Job Is in the Right—and You Are in the Wrong

(IV.) Job’s friends expected God would condemn Job, but instead God tells the friends that their legalistic, self-justifying, retribution theology was wrong and Job’s insistence that he was innocent was correct. Why does God vindicate Job so strongly? First because God is gracious and forgiving. But also notice that through it all Job never stopped praying. Yes he complained, he doubted, he screamed and yelled, but he complained, doubted and screamed and yelled to God. No matter how much agony he was in, he continued to address God. Job triumphed not because it was all fine or that Job’s heart and motives were always right, but because Job’s doggedness in seeking the face and presence of God meant that the suffering did not drive him away for God but toward him. That made all the difference.
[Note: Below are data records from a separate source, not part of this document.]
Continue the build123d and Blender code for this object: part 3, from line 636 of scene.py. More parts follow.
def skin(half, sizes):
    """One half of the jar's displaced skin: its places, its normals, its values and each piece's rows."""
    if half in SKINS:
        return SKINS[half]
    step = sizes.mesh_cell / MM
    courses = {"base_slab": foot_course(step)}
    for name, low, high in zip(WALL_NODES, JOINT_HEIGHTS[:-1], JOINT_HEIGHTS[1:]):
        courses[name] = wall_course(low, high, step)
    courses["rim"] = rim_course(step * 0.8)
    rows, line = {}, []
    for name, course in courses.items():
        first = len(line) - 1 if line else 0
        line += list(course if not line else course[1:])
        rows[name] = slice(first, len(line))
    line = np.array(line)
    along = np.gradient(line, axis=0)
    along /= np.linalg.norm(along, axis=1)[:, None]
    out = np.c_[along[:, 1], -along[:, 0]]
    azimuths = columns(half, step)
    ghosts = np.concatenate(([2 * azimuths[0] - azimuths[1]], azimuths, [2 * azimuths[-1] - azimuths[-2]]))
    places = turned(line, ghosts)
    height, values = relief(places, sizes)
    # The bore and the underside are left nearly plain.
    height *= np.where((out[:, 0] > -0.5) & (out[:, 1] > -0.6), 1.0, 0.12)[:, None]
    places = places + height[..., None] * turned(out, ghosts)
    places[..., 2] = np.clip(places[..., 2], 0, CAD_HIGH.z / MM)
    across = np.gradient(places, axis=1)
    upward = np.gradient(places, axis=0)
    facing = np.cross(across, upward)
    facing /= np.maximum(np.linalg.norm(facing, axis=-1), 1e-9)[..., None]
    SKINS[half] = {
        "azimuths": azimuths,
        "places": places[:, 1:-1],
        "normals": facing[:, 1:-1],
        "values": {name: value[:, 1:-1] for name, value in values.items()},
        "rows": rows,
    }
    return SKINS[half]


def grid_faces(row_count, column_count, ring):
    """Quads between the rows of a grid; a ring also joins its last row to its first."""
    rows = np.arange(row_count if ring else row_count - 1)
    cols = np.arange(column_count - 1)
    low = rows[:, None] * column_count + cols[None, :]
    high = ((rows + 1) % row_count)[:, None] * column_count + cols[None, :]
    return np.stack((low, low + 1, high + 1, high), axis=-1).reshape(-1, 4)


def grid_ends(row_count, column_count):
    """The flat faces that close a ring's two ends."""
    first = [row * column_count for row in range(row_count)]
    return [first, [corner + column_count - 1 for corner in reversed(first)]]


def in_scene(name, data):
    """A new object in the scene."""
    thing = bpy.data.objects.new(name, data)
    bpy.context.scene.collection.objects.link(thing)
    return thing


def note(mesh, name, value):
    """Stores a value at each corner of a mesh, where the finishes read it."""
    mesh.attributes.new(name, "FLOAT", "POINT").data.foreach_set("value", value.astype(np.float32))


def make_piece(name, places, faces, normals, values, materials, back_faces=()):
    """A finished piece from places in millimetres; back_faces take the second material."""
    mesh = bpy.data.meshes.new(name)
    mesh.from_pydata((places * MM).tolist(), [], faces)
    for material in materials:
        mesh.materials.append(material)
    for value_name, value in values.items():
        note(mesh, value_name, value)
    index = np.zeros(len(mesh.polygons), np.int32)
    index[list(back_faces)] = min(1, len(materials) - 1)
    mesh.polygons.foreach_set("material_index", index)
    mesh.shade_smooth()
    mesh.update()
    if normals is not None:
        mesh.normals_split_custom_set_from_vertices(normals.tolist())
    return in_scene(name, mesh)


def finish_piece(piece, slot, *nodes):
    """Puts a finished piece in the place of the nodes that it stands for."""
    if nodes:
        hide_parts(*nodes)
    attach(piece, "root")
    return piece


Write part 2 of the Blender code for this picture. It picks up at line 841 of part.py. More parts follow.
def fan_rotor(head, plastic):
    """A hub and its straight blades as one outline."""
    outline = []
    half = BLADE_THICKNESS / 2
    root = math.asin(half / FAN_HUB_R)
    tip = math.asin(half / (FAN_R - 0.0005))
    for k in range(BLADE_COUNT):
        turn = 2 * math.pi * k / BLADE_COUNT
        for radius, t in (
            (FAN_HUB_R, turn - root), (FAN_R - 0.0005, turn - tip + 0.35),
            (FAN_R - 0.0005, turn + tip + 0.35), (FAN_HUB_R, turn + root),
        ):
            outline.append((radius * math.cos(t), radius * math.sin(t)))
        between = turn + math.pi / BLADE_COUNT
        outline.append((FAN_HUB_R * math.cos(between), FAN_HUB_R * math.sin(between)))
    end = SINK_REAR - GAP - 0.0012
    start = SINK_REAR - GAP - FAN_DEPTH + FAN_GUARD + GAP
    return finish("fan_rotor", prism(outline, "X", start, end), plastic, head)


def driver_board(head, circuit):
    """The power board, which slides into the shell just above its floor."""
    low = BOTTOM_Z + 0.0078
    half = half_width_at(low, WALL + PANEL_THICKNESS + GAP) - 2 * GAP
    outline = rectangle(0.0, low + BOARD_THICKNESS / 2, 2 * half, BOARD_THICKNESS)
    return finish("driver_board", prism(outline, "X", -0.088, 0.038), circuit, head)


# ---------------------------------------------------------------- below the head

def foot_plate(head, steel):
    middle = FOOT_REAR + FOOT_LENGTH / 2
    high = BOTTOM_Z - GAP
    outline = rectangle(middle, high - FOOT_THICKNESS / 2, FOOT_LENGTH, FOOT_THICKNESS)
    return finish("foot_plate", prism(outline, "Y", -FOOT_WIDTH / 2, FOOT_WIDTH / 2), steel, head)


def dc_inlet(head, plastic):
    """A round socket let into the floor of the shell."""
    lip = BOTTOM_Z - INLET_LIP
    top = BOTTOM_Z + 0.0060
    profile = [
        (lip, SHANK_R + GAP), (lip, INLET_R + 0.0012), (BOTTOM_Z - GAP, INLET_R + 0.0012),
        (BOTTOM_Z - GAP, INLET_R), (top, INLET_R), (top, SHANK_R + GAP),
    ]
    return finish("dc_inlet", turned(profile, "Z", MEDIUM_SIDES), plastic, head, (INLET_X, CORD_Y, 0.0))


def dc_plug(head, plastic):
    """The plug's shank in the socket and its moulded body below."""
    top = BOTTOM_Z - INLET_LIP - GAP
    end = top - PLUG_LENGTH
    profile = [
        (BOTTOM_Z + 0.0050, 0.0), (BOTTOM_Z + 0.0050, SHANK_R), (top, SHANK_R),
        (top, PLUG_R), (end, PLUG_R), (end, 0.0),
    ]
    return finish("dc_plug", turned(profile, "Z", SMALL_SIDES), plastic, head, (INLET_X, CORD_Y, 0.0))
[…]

One of the most basic lessons we can learn from Job is that God is near to the brokenhearted (Ps 34:18), he upholds all who fall, and lifts up all who are bowed down (Ps. 145:14), he helps us when we groan (Rom. 8:26) and will never leave or forsake us (Heb. 13:5). All this means that even if we cannot feel God in our darkest and most dry time, he is still there. Like Job, we must seek him, go to him. Pray even when you are dry. Read the scriptures even if it is an agony. The darkness will not last forever.

In Psalm 42, the psalmist pours out his soul. This means he looks honestly at his doubts, desires, fears and hopes before God. And then he not only listens to his heart, he talks to his heart. When our heart says, “It is hopeless!” we should argue back. This is an important strategy. We must learn to take ourselves in hand. In spiritual depression we allow our self to talk to us instead of talking to our self. Much of the unhappiness in our lives is due to the fact that you are listening to yourself instead of talking to yourself. Remind yourself of who God is, and what God is and what God has done and what God has pledged himself to do. Build biblical content into your soul. It is important to at least want to love God.

“My Servant Job”—Again

Job’s final reply to God (42:2-6) is an act of worship, not a begrudging knuckling under, for Job calls God “wonderful.” Job admits his demands had not taken into consideration the wonder of who God is. He admits that God has plans behind everything that happens, even if those plans are hidden. Job states that he had heard about God, but now “my eyes have seen you.” This means that the abstract concepts of God’s power, majesty, and might had not really gripped his heart. God’s presence had shaken him out of his desire for self-justification, his insistence in explanation and public vindication and his belief that he knew better. The change in Job is as much a matter of spiritual experience as deeper theology. Job abandons his self-justification project. He retracts his demand that God, because of Job’s righteousness, must give him explanation and public vindication. He gives up trying to control God.

The Other Innocent Sufferer

While God came in a terrifying storm, he came as Yahweh. He never accuses Job of sin. This suffering is not punishment. Job was right with God.

We have this same assurance not because of our inherent personal goodness, but because of Jesus’ work on our behalf. Jesus, the only truly innocent sufferer, becomes our friend.



Material taken/quoted from Tim Keller, Walking with God through pain and suffering, chapter 14.